Reproduce each line exactly, including spacing and punctuation.

╭─ Available data

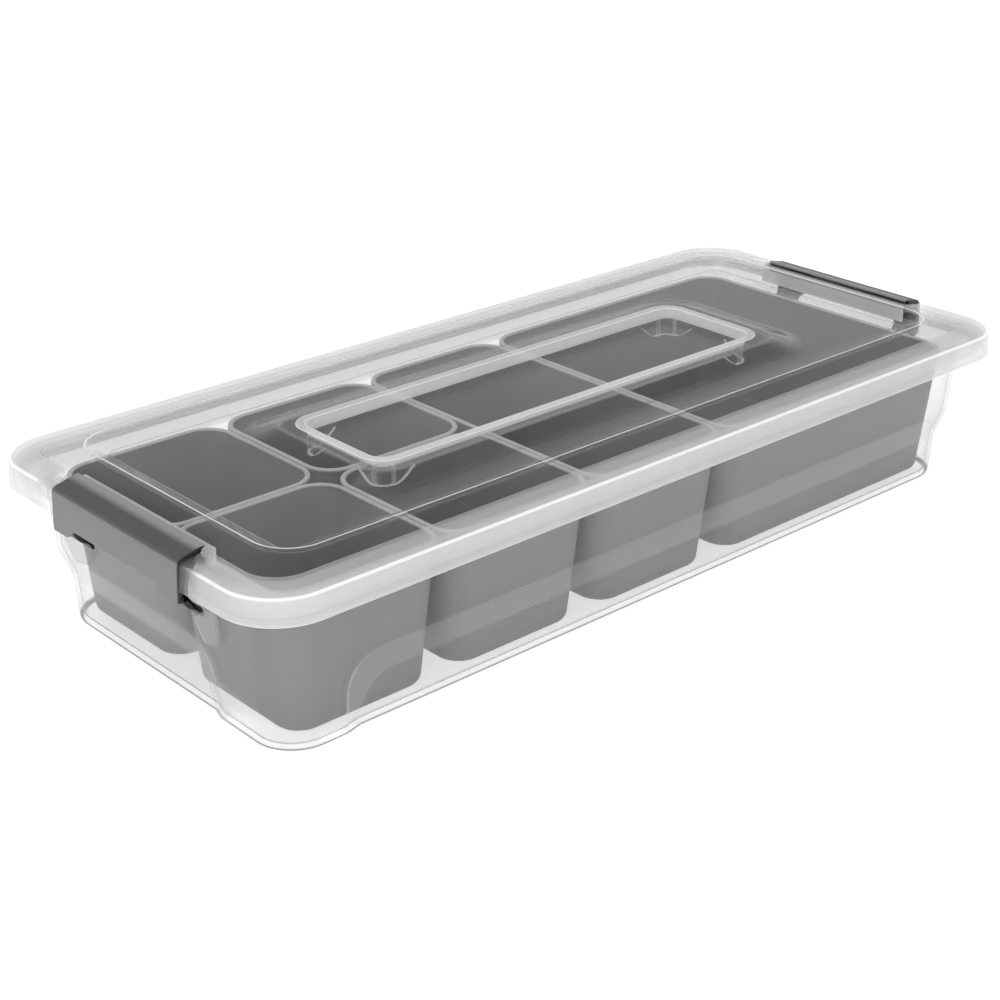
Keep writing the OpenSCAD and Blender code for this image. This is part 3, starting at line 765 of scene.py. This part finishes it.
FLOOR_REACH = 30.0                            # metres
floor_mesh = bpy.data.meshes.new("floor")
floor_corners = [(x * FLOOR_REACH, y * FLOOR_REACH, 0) for x, y in ((-1, -1), (1, -1), (1, 1), (-1, 1))]
floor_mesh.from_pydata(floor_corners, [], [(0, 1, 2, 3)])
floor = bpy.data.objects.new("floor", floor_mesh)
floor_mesh.materials.append(floor_paint())
scene.collection.objects.link(floor)

# White studio: bright walls all round and a dimmer ceiling
world = bpy.data.worlds.new("white studio")
world.use_nodes = True
room = world.node_tree
direction = add(room, "ShaderNodeTexCoord").outputs["Generated"]
toward = add(room, "ShaderNodeSeparateXYZ", [("Vector", direction)])
ceiling = add(room, "ShaderNodeMapRange", [("Value", toward.outputs["Z"])],
              From_Min=0.15, From_Max=0.85, To_Min=1.05, To_Max=0.2)
room.links.new(ceiling.outputs["Result"], room.nodes["Background"].inputs["Strength"])
room.nodes["Background"].inputs["Color"].default_value = linear("#ffffff")
scene.world = world


def soft_box(name, place, size, power):
    """A square area lamp that faces the middle of the box. Place and size are in metres."""
    lamp = bpy.data.lights.new(name, "AREA")
    lamp.size, lamp.energy = size, power
    ob = bpy.data.objects.new(name, lamp)
    ob.location = place
    ob.rotation_euler = (-Vector(place)).to_track_quat("-Z", "Y").to_euler()
    scene.collection.objects.link(ob)


soft_box("overhead_soft_box", (-0.2, 0.5, 1.6), 1.4, 4.5)
soft_box("front_soft_box", (-1.3, -1.2, 0.8), 1.2, 7)

# The camera as it was solved from the picture: it looks at the aim point, in metres, from this direction
AZIMUTH, ELEVATION, DISTANCE = math.radians(-42.11), math.radians(24.39), 0.95778
AIM = Vector((-0.00919, 0.01770, 0.01538))
FOCAL_MM, SENSOR_MM = 69.06, 36.0
away = Vector((math.sin(AZIMUTH) * math.cos(ELEVATION), -math.cos(AZIMUTH) * math.cos(ELEVATION),
               math.sin(ELEVATION)))
camera = bpy.data.cameras.new("camera")
camera.lens, camera.sensor_width = FOCAL_MM, SENSOR_MM
camera.clip_start = 0.01
view = bpy.data.objects.new("camera", camera)
turn = away.to_track_quat("Z", "Y").to_matrix().to_4x4()
view.matrix_world = Matrix.Translation(AIM + away * DISTANCE) @ turn
scene.collection.objects.link(view)
scene.camera = view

╰─

Answer below:
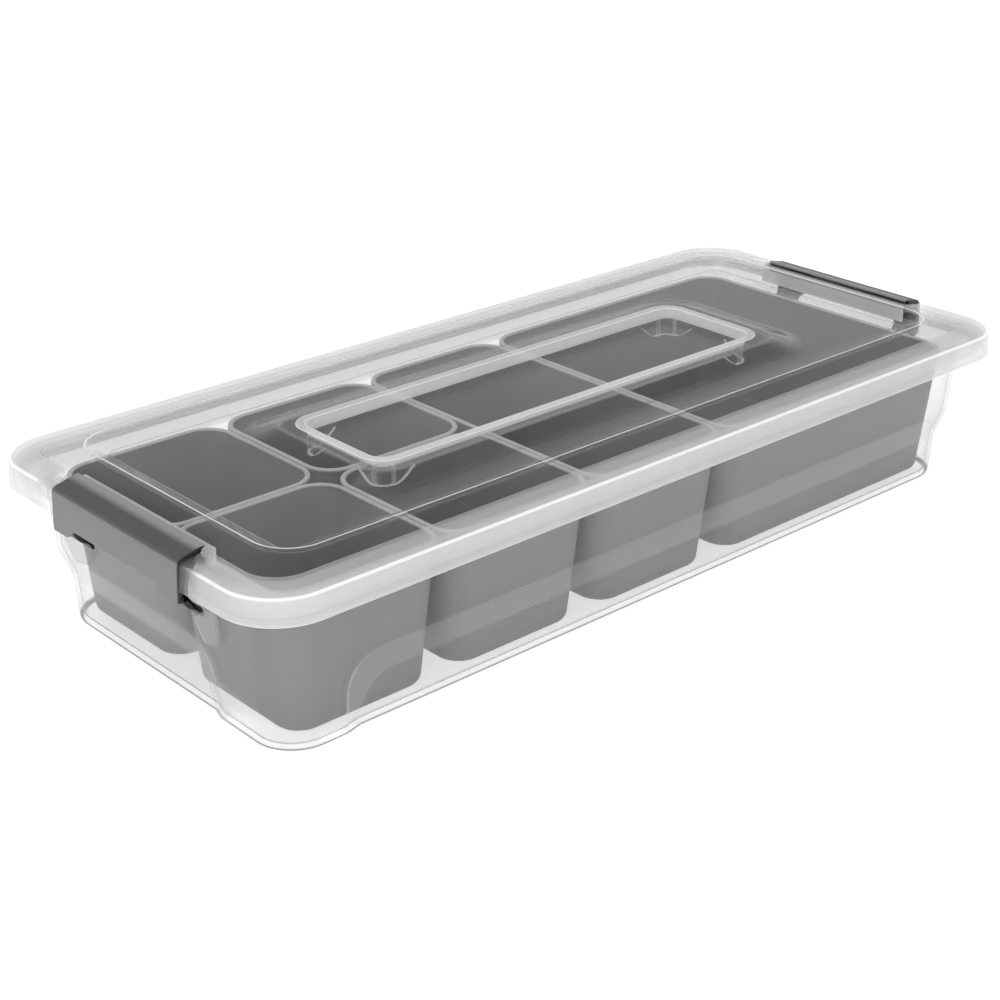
Keep writing the OpenSCAD and Blender code for this image. This is part 3, starting at line 765 of scene.py. This part finishes it.
FLOOR_REACH = 30.0                            # metres
floor_mesh = bpy.data.meshes.new("floor")
floor_corners = [(x * FLOOR_REACH, y * FLOOR_REACH, 0) for x, y in ((-1, -1), (1, -1), (1, 1), (-1, 1))]
floor_mesh.from_pydata(floor_corners, [], [(0, 1, 2, 3)])
floor = bpy.data.objects.new("floor", floor_mesh)
floor_mesh.materials.append(floor_paint())
scene.collection.objects.link(floor)

# White studio: bright walls all round and a dimmer ceiling
world = bpy.data.worlds.new("white studio")
world.use_nodes = True
room = world.node_tree
direction = add(room, "ShaderNodeTexCoord").outputs["Generated"]
toward = add(room, "ShaderNodeSeparateXYZ", [("Vector", direction)])
ceiling = add(room, "ShaderNodeMapRange", [("Value", toward.outputs["Z"])],
              From_Min=0.15, From_Max=0.85, To_Min=1.05, To_Max=0.2)
room.links.new(ceiling.outputs["Result"], room.nodes["Background"].inputs["Strength"])
room.nodes["Background"].inputs["Color"].default_value = linear("#ffffff")
scene.world = world


def soft_box(name, place, size, power):
    """A square area lamp that faces the middle of the box. Place and size are in metres."""
    lamp = bpy.data.lights.new(name, "AREA")
    lamp.size, lamp.energy = size, power
    ob = bpy.data.objects.new(name, lamp)
    ob.location = place
    ob.rotation_euler = (-Vector(place)).to_track_quat("-Z", "Y").to_euler()
    scene.collection.objects.link(ob)


soft_box("overhead_soft_box", (-0.2, 0.5, 1.6), 1.4, 4.5)
soft_box("front_soft_box", (-1.3, -1.2, 0.8), 1.2, 7)

# The camera as it was solved from the picture: it looks at the aim point, in metres, from this direction
AZIMUTH, ELEVATION, DISTANCE = math.radians(-42.11), math.radians(24.39), 0.95778
AIM = Vector((-0.00919, 0.01770, 0.01538))
FOCAL_MM, SENSOR_MM = 69.06, 36.0
away = Vector((math.sin(AZIMUTH) * math.cos(ELEVATION), -math.cos(AZIMUTH) * math.cos(ELEVATION),
               math.sin(ELEVATION)))
camera = bpy.data.cameras.new("camera")
camera.lens, camera.sensor_width = FOCAL_MM, SENSOR_MM
camera.clip_start = 0.01
view = bpy.data.objects.new("camera", camera)
turn = away.to_track_quat("Z", "Y").to_matrix().to_4x4()
view.matrix_world = Matrix.Translation(AIM + away * DISTANCE) @ turn
scene.collection.objects.link(view)
scene.camera = view